- [THE REQUEST]: Extract, word for word, every line from the one containing "0.13), 0.32, 1.0)" through the one containing "obj.parent = None", with both end lines kept.

- [DATA BLOCK]:
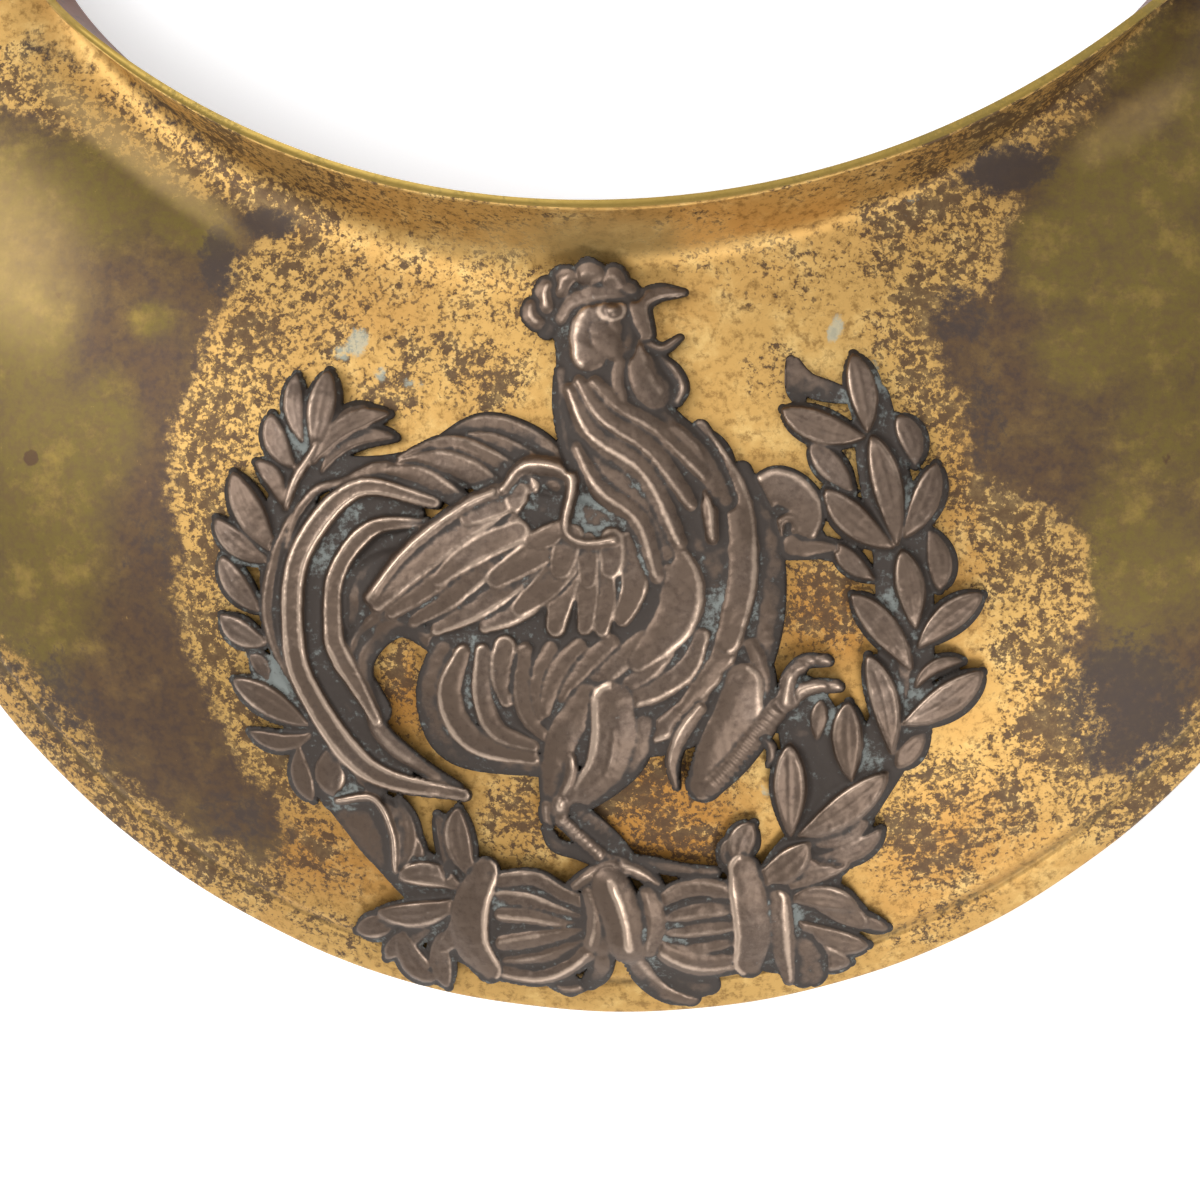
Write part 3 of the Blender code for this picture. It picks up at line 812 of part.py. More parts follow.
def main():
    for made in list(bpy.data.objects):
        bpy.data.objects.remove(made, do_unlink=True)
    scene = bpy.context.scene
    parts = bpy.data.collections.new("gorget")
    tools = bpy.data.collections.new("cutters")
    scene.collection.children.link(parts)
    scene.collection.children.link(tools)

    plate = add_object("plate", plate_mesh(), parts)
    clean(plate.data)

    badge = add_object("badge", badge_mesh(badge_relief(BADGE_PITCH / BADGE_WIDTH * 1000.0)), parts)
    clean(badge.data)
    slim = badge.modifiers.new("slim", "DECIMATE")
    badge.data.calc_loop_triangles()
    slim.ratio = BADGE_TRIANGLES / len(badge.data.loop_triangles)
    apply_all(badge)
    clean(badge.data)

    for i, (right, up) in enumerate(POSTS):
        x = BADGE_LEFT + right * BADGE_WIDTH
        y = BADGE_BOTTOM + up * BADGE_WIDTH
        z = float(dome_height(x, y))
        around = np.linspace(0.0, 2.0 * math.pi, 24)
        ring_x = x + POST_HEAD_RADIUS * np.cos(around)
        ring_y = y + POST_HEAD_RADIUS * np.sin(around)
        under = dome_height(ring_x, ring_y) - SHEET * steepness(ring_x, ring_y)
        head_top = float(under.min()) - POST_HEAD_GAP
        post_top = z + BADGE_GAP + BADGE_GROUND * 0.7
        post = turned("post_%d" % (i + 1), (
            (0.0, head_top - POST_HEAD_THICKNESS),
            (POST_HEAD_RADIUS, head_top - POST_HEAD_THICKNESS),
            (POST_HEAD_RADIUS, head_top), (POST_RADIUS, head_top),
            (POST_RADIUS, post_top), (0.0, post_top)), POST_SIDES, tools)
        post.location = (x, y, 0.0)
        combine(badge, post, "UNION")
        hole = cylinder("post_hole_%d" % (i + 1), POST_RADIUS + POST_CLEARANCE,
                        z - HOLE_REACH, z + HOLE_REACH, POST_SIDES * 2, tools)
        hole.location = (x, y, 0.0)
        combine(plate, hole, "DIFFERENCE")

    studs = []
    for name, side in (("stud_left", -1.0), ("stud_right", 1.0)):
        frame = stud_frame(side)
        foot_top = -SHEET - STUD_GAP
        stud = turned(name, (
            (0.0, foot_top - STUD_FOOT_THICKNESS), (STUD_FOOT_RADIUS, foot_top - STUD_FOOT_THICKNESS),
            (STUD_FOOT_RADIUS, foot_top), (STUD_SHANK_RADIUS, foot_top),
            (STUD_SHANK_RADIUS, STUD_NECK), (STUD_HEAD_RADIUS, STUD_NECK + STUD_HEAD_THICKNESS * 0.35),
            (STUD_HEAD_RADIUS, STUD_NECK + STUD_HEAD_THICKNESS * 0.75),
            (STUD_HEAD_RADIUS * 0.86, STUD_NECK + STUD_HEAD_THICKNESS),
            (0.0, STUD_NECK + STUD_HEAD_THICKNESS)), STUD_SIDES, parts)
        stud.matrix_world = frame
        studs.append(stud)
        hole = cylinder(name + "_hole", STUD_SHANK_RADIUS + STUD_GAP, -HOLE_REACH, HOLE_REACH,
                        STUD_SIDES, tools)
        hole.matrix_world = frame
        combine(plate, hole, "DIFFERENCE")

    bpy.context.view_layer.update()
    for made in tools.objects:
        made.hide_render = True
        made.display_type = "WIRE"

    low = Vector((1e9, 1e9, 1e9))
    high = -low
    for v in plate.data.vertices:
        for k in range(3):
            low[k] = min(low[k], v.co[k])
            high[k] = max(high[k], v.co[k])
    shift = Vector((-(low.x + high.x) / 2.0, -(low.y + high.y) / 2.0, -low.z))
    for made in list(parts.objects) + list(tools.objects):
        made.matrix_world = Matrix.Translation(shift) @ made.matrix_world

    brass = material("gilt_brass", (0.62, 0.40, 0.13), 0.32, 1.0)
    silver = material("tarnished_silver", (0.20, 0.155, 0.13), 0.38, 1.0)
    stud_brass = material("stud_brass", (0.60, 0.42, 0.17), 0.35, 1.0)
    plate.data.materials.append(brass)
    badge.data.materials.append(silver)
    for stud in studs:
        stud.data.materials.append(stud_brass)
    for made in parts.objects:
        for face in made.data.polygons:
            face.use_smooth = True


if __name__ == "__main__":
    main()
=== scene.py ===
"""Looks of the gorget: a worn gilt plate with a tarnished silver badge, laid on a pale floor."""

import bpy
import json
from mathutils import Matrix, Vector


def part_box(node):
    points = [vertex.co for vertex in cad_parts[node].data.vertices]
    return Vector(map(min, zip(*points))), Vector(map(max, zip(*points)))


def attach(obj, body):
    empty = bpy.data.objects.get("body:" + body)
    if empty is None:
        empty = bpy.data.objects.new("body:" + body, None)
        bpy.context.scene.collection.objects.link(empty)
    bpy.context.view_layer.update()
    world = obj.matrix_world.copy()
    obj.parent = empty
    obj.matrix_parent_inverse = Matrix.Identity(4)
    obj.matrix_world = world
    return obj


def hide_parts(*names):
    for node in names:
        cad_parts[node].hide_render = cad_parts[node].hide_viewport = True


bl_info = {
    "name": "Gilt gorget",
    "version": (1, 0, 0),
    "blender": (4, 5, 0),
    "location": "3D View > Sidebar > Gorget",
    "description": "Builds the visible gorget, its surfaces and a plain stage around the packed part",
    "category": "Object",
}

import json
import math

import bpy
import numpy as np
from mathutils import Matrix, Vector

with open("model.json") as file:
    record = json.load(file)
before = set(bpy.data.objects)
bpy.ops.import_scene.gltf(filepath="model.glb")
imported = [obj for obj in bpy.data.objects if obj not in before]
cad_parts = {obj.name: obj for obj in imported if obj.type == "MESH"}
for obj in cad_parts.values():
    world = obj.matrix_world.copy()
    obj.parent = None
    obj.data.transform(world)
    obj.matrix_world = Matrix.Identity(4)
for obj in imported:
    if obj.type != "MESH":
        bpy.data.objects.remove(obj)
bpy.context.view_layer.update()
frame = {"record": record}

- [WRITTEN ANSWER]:
    brass = material("gilt_brass", (0.62, 0.40, 0.13), 0.32, 1.0)
    silver = material("tarnished_silver", (0.20, 0.155, 0.13), 0.38, 1.0)
    stud_brass = material("stud_brass", (0.60, 0.42, 0.17), 0.35, 1.0)
    plate.data.materials.append(brass)
    badge.data.materials.append(silver)
    for stud in studs:
        stud.data.materials.append(stud_brass)
    for made in parts.objects:
        for face in made.data.polygons:
            face.use_smooth = True


if __name__ == "__main__":
    main()
=== scene.py ===
"""Looks of the gorget: a worn gilt plate with a tarnished silver badge, laid on a pale floor."""

import bpy
import json
from mathutils import Matrix, Vector


def part_box(node):
    points = [vertex.co for vertex in cad_parts[node].data.vertices]
    return Vector(map(min, zip(*points))), Vector(map(max, zip(*points)))


def attach(obj, body):
    empty = bpy.data.objects.get("body:" + body)
    if empty is None:
        empty = bpy.data.objects.new("body:" + body, None)
        bpy.context.scene.collection.objects.link(empty)
    bpy.context.view_layer.update()
    world = obj.matrix_world.copy()
    obj.parent = empty
    obj.matrix_parent_inverse = Matrix.Identity(4)
    obj.matrix_world = world
    return obj


def hide_parts(*names):
    for node in names:
        cad_parts[node].hide_render = cad_parts[node].hide_viewport = True


bl_info = {
    "name": "Gilt gorget",
    "version": (1, 0, 0),
    "blender": (4, 5, 0),
    "location": "3D View > Sidebar > Gorget",
    "description": "Builds the visible gorget, its surfaces and a plain stage around the packed part",
    "category": "Object",
}

import json
import math

import bpy
import numpy as np
from mathutils import Matrix, Vector

with open("model.json") as file:
    record = json.load(file)
before = set(bpy.data.objects)
bpy.ops.import_scene.gltf(filepath="model.glb")
imported = [obj for obj in bpy.data.objects if obj not in before]
cad_parts = {obj.name: obj for obj in imported if obj.type == "MESH"}
for obj in cad_parts.values():
    world = obj.matrix_world.copy()
    obj.parent = None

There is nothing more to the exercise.